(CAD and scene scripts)
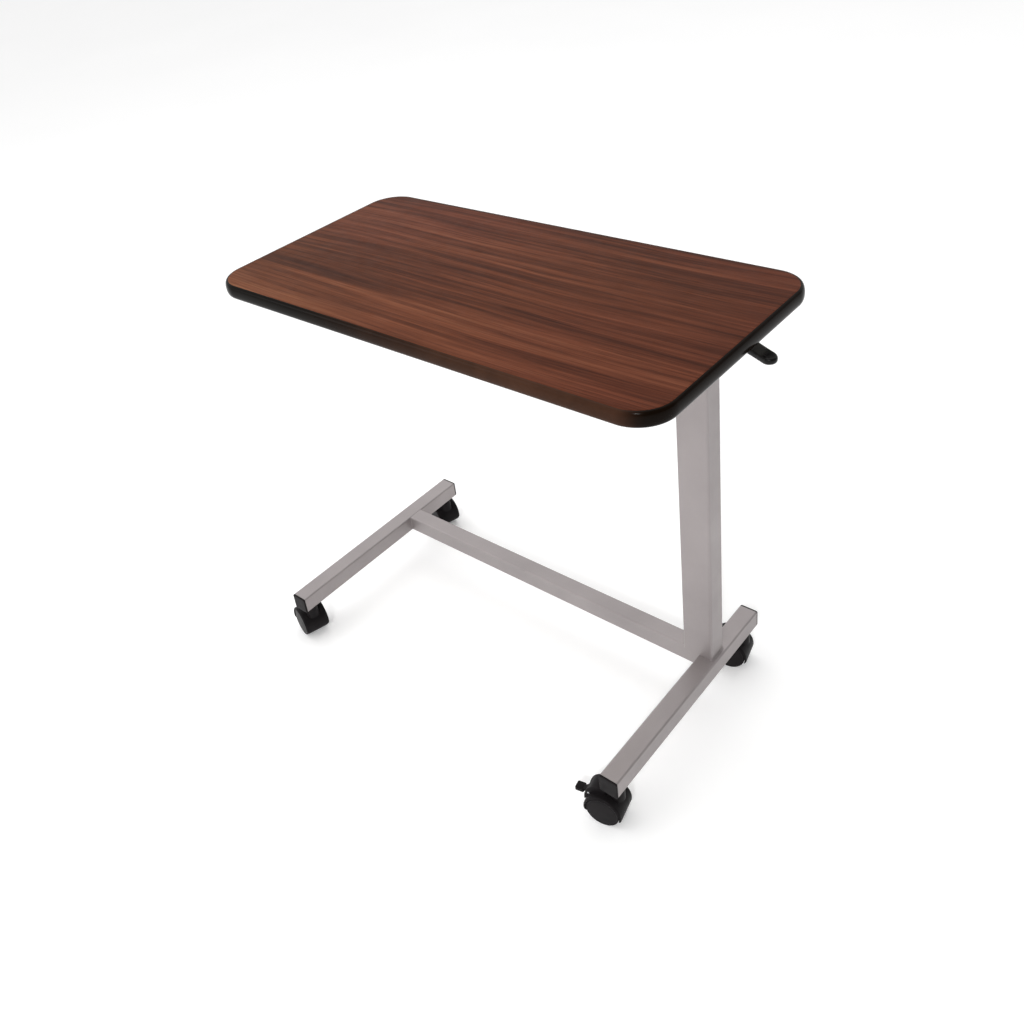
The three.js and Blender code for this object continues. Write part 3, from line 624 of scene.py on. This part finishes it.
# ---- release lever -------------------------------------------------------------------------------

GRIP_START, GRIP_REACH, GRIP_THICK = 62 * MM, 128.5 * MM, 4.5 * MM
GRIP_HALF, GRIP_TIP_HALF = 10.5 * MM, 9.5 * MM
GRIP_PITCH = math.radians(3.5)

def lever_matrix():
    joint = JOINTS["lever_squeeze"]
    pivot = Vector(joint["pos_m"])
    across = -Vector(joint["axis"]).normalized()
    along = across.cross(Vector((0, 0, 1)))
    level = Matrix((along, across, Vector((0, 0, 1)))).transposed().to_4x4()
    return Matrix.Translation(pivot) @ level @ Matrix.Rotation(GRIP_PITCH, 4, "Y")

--

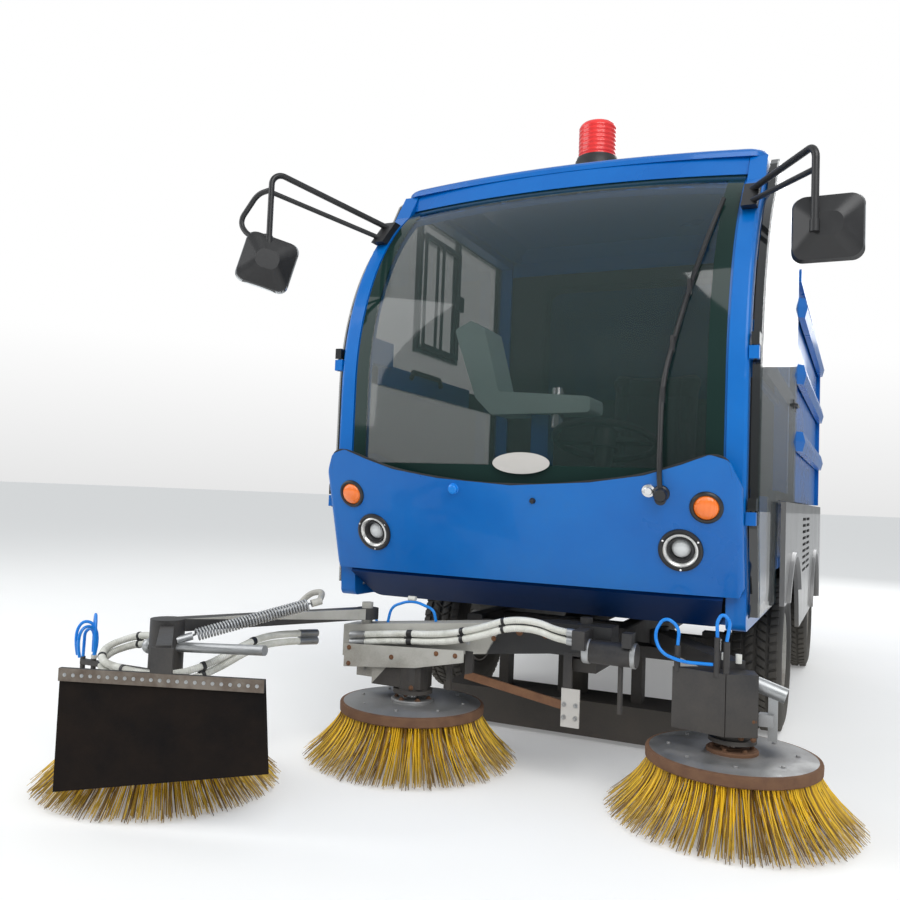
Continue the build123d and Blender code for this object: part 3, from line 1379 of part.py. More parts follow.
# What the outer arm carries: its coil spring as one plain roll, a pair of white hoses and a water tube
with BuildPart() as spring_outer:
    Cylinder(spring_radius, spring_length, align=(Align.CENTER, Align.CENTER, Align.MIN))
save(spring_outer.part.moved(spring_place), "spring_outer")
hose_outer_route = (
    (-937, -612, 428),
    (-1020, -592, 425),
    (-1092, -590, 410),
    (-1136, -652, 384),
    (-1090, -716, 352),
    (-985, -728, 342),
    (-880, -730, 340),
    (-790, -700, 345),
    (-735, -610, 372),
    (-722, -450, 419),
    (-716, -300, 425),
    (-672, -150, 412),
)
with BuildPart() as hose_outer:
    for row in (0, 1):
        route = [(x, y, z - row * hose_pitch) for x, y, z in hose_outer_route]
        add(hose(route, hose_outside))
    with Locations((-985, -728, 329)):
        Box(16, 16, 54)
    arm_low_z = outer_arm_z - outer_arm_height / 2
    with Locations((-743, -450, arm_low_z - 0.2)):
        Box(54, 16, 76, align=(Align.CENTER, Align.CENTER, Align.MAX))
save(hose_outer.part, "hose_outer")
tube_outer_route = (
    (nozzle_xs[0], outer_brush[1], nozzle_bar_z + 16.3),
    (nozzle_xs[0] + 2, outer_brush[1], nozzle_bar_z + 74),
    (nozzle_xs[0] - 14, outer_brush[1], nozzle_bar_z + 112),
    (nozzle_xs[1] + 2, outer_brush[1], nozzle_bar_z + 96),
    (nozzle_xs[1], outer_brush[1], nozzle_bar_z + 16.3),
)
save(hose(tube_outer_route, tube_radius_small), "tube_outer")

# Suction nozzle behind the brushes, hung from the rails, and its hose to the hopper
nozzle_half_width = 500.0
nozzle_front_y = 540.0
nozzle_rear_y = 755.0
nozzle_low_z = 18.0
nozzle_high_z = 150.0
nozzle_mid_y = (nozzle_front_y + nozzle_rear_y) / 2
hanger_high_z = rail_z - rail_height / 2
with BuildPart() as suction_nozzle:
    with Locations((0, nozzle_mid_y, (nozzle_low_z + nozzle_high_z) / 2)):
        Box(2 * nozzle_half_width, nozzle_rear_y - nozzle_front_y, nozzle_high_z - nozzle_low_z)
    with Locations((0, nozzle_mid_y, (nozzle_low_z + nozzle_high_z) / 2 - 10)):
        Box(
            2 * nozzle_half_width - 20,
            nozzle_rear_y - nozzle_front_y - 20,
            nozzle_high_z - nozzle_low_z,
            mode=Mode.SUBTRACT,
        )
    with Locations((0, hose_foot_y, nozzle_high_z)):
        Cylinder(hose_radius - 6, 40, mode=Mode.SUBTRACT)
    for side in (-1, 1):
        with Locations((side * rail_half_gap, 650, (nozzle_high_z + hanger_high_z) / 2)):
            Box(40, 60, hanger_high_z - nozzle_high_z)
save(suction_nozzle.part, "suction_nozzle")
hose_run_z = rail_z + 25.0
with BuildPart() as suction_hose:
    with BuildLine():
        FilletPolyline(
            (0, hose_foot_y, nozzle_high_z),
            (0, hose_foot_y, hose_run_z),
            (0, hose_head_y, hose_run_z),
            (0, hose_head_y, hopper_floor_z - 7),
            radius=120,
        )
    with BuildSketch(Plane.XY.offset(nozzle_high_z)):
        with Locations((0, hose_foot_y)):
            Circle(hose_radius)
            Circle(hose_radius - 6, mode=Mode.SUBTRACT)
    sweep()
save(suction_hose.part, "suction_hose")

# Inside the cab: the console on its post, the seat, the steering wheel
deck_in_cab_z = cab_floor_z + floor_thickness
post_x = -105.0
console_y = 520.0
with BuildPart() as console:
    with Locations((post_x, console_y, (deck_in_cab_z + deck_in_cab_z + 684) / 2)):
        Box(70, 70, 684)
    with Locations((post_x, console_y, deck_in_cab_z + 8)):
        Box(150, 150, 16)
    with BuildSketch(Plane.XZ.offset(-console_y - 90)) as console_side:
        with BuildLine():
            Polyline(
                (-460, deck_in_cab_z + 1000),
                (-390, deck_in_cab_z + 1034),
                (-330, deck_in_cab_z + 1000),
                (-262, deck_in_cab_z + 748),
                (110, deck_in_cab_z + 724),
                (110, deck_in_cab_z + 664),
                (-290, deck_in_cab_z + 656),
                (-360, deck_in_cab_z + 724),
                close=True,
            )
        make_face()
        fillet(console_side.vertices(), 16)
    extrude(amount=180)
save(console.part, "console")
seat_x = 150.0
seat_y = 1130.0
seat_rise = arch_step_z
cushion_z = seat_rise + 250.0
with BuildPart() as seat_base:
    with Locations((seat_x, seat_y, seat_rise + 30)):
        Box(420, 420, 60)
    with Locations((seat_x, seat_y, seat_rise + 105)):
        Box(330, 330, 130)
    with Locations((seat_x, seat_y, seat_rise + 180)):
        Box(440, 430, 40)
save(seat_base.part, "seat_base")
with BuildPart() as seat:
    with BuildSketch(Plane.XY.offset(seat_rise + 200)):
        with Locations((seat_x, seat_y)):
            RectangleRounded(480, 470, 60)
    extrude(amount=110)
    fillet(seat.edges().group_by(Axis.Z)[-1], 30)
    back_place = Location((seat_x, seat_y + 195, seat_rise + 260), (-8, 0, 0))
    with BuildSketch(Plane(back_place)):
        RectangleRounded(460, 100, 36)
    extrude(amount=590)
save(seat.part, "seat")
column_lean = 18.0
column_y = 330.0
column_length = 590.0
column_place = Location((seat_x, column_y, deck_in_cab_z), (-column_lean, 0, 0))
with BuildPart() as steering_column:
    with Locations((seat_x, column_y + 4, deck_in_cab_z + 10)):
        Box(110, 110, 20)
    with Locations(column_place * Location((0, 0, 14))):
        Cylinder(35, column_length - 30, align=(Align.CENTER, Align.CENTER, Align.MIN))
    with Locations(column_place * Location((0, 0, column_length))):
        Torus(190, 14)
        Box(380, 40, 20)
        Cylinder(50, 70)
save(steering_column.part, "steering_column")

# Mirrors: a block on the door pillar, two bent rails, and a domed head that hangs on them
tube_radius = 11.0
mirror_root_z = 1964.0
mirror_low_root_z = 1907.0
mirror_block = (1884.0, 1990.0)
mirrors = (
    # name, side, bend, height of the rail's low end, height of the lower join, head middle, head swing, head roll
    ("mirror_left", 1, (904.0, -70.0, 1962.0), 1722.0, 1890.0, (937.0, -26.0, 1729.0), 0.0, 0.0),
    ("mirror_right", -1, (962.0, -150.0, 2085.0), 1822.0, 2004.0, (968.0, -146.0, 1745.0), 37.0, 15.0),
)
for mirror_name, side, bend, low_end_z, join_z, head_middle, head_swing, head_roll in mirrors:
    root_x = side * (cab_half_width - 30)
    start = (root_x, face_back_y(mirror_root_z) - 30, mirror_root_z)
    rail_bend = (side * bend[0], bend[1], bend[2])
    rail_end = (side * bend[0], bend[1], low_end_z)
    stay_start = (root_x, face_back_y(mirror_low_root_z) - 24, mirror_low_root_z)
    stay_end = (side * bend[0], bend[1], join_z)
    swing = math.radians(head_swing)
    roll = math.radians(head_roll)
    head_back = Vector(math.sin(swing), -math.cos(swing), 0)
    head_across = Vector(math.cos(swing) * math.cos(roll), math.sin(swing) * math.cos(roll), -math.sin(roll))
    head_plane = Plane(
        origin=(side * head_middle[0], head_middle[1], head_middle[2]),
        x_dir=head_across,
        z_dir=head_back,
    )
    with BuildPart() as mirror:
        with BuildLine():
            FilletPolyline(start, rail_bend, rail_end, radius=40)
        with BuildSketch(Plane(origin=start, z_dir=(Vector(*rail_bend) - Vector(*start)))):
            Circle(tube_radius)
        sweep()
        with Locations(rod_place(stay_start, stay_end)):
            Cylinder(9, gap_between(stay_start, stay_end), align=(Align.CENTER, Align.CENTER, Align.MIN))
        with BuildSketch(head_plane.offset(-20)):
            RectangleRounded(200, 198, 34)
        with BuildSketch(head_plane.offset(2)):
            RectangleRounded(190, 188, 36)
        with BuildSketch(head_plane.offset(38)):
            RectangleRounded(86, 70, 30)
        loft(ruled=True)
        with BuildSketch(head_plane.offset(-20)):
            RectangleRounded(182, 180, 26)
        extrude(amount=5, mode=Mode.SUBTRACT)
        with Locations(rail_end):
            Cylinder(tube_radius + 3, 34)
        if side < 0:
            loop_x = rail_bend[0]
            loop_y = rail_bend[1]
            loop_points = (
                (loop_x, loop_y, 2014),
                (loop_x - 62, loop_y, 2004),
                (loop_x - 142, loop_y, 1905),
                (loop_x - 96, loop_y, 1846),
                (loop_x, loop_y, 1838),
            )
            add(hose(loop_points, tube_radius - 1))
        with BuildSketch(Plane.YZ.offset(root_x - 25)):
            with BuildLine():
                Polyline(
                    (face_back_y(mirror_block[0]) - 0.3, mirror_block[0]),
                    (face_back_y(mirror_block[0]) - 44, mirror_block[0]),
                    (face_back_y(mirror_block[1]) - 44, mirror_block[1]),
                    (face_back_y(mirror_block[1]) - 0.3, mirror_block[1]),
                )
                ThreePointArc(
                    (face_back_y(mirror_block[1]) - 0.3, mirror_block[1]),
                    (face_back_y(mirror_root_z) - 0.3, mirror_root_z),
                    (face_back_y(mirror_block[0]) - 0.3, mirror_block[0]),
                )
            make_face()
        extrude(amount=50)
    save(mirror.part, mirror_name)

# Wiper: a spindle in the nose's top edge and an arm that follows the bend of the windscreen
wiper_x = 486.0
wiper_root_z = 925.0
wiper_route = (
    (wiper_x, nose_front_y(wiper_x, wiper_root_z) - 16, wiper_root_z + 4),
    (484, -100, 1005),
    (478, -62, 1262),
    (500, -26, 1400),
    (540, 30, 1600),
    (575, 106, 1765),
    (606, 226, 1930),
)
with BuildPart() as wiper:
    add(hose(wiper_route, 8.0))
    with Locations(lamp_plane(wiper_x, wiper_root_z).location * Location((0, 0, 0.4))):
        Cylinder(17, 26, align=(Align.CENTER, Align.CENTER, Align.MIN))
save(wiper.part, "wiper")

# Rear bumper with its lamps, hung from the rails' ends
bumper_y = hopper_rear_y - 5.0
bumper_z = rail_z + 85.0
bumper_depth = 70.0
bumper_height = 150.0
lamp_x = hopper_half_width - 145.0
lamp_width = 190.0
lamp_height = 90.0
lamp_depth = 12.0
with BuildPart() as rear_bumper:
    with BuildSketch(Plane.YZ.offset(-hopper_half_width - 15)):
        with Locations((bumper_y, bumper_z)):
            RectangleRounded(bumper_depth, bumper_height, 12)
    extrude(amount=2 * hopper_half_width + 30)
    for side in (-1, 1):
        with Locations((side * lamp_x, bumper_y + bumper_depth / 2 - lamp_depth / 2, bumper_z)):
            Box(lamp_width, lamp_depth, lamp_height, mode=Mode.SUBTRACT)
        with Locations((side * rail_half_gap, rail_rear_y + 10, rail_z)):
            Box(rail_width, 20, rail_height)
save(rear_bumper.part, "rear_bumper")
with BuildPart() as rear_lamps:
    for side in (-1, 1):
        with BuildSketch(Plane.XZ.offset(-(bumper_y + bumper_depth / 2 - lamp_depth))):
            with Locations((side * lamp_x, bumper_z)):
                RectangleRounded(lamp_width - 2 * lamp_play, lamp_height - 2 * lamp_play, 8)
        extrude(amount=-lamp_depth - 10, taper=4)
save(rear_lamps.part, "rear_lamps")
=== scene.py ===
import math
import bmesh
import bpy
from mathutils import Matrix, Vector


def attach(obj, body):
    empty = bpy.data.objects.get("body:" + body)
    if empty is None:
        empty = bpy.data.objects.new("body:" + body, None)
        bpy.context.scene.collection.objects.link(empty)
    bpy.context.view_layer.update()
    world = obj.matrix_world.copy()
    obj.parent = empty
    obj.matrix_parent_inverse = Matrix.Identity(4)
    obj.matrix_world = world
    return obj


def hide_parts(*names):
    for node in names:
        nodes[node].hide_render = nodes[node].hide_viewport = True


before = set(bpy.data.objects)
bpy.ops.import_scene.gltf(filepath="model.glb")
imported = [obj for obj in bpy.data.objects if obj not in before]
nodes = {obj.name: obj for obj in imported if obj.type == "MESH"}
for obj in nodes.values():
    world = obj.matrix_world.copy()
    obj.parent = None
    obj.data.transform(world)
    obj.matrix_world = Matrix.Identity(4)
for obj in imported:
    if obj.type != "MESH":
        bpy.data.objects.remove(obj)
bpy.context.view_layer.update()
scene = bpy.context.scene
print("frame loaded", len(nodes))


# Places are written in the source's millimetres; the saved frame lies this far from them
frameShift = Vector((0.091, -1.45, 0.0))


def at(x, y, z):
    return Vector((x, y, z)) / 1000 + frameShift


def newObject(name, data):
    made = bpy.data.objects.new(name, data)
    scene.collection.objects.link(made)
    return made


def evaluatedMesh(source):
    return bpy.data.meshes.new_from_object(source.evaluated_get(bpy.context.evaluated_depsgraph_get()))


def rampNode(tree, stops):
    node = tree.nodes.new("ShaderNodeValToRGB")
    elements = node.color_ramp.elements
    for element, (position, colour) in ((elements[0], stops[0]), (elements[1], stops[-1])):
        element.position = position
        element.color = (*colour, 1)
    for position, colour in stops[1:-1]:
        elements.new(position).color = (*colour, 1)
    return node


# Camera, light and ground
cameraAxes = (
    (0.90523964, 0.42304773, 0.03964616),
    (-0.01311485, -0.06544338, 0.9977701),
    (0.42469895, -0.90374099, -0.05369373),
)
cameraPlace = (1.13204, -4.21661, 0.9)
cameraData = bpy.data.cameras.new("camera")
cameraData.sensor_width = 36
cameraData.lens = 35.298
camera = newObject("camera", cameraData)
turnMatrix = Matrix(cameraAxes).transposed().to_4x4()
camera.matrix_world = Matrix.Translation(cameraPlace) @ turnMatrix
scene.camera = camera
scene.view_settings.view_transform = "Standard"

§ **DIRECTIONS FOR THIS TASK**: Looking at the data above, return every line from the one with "with Locations((side * rail_half_gap, rail_rear_y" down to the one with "obj.matrix_parent_inverse = Matrix.Identity(4)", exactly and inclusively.

§ **RESPONSE TO THIS TASK**:
        with Locations((side * rail_half_gap, rail_rear_y + 10, rail_z)):
            Box(rail_width, 20, rail_height)
save(rear_bumper.part, "rear_bumper")
with BuildPart() as rear_lamps:
    for side in (-1, 1):
        with BuildSketch(Plane.XZ.offset(-(bumper_y + bumper_depth / 2 - lamp_depth))):
            with Locations((side * lamp_x, bumper_z)):
                RectangleRounded(lamp_width - 2 * lamp_play, lamp_height - 2 * lamp_play, 8)
        extrude(amount=-lamp_depth - 10, taper=4)
save(rear_lamps.part, "rear_lamps")
=== scene.py ===
import math
import bmesh
import bpy
from mathutils import Matrix, Vector


def attach(obj, body):
    empty = bpy.data.objects.get("body:" + body)
    if empty is None:
        empty = bpy.data.objects.new("body:" + body, None)
        bpy.context.scene.collection.objects.link(empty)
    bpy.context.view_layer.update()
    world = obj.matrix_world.copy()
    obj.parent = empty
    obj.matrix_parent_inverse = Matrix.Identity(4)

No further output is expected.